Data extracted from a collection
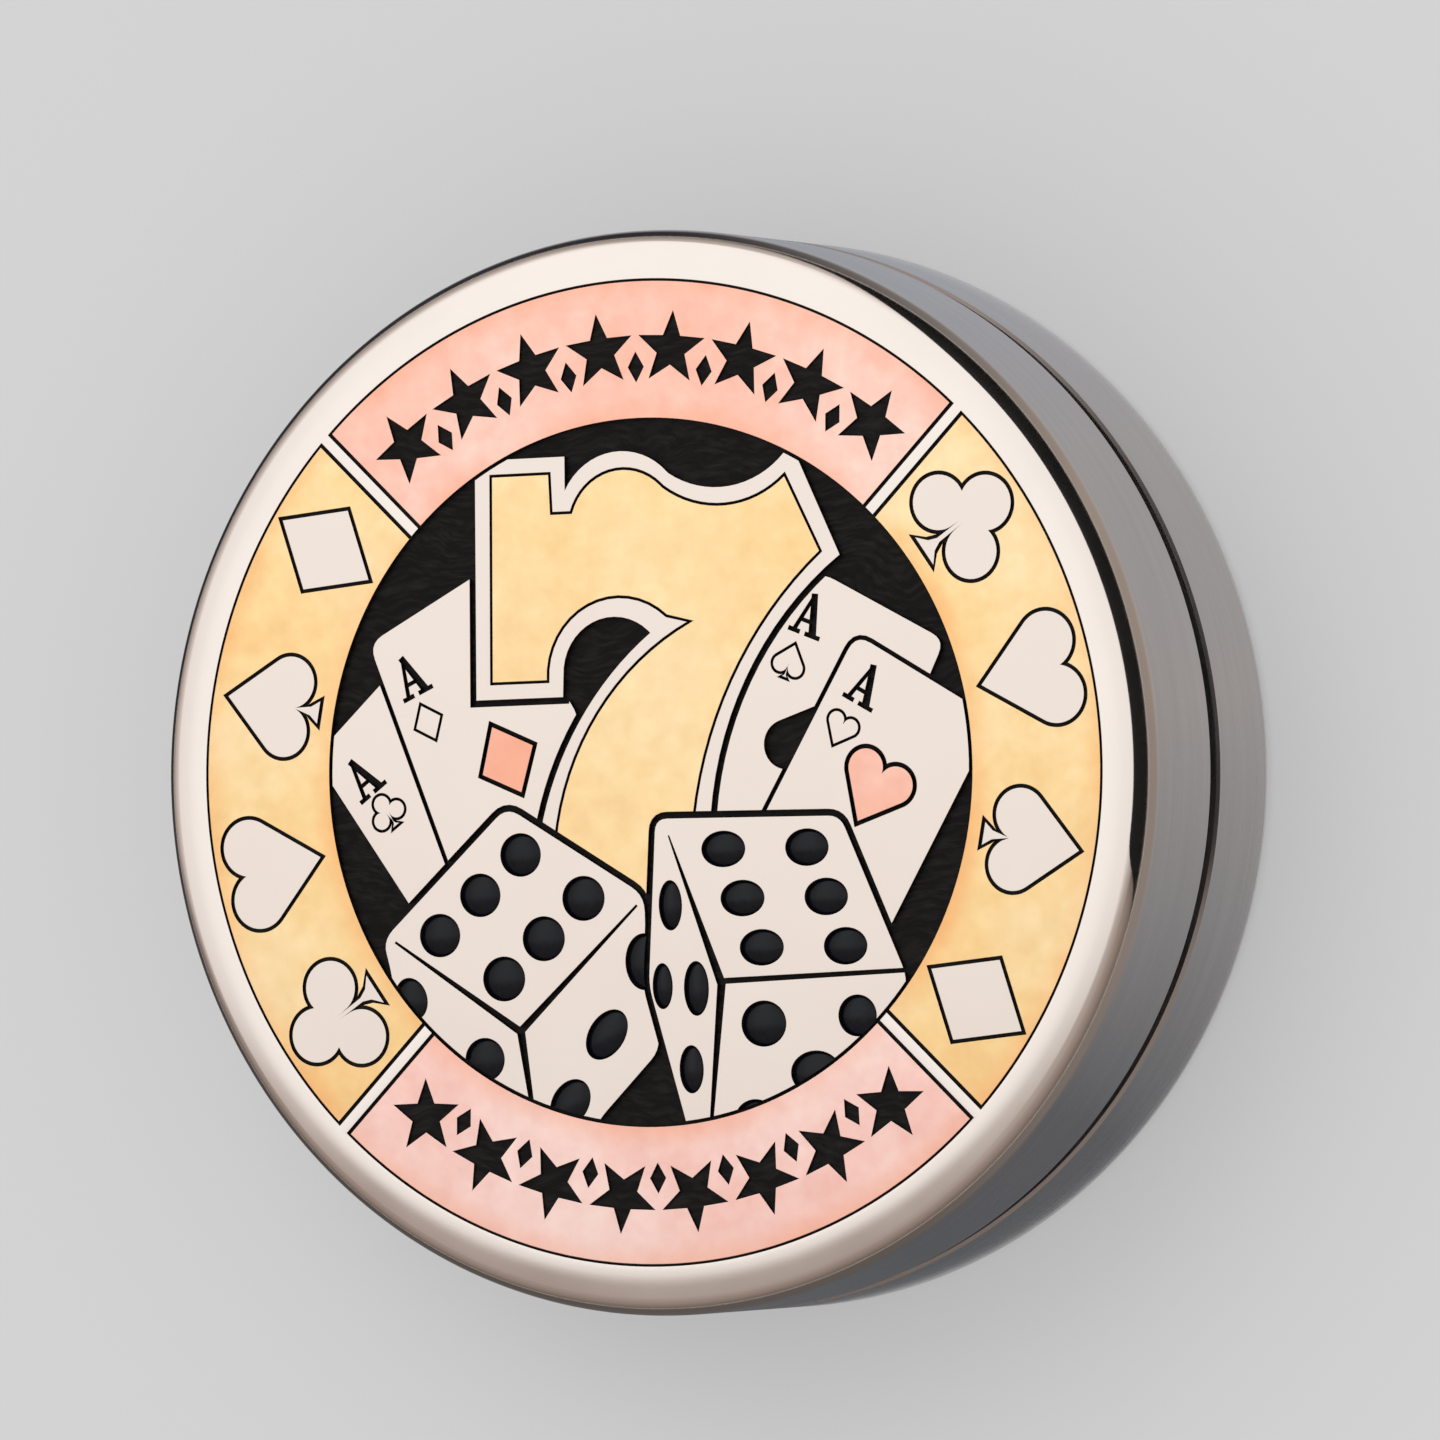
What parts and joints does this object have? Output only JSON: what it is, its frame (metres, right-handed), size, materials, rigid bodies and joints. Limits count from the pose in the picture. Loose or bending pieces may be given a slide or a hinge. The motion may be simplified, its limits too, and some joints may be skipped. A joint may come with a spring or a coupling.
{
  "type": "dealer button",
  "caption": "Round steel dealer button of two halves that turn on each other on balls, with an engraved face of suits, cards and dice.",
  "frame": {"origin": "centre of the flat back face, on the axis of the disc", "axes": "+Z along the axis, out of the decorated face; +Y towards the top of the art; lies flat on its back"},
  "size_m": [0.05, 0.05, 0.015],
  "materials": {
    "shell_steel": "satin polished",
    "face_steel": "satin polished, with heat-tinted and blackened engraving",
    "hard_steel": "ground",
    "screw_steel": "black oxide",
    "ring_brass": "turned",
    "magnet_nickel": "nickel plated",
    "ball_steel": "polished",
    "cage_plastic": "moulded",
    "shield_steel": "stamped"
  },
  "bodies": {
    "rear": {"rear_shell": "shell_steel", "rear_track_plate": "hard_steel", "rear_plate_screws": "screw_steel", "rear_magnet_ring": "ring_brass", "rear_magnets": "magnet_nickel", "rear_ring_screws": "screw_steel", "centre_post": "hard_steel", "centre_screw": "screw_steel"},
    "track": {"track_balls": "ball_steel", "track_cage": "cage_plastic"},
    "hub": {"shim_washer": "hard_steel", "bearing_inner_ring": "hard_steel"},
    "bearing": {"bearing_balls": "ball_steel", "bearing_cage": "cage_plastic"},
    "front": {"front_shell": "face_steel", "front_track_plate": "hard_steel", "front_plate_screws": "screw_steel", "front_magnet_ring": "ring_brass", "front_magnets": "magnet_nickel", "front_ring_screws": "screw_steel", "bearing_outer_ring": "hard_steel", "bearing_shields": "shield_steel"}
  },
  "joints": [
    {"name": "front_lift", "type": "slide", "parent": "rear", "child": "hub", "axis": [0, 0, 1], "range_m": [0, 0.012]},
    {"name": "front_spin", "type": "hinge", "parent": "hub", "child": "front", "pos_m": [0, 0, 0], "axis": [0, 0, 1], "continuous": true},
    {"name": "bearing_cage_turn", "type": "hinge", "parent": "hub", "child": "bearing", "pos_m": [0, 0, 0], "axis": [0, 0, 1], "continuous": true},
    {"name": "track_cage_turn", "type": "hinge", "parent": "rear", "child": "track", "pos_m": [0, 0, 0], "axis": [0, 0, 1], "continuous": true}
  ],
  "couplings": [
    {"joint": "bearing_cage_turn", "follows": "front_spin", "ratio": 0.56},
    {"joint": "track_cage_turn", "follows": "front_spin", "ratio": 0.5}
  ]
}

...

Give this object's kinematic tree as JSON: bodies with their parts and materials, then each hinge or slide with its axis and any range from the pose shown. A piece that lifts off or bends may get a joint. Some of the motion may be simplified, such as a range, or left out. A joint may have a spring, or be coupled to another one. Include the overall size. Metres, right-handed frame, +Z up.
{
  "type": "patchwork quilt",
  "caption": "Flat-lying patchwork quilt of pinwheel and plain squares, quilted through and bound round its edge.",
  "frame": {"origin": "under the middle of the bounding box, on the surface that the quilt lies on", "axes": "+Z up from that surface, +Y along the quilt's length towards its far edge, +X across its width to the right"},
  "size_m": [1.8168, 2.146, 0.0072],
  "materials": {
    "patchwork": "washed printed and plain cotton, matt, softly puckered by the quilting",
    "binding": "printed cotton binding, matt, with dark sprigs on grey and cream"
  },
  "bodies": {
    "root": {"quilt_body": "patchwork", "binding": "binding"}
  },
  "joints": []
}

Task details: Filter the listing for the word "pose" and copy every line that holds it.

Task output:
What parts and joints does this object have? Output only JSON: what it is, its frame (metres, right-handed), size, materials, rigid bodies and joints. Limits count from the pose in the picture. Loose or bending pieces may be given a slide or a hinge. The motion may be simplified, its limits too, and some joints may be skipped. A joint may come with a spring or a coupling.
Give this object's kinematic tree as JSON: bodies with their parts and materials, then each hinge or slide with its axis and any range from the pose shown. A piece that lifts off or bends may get a joint. Some of the motion may be simplified, such as a range, or left out. A joint may have a spring, or be coupled to another one. Include the overall size. Metres, right-handed frame, +Z up.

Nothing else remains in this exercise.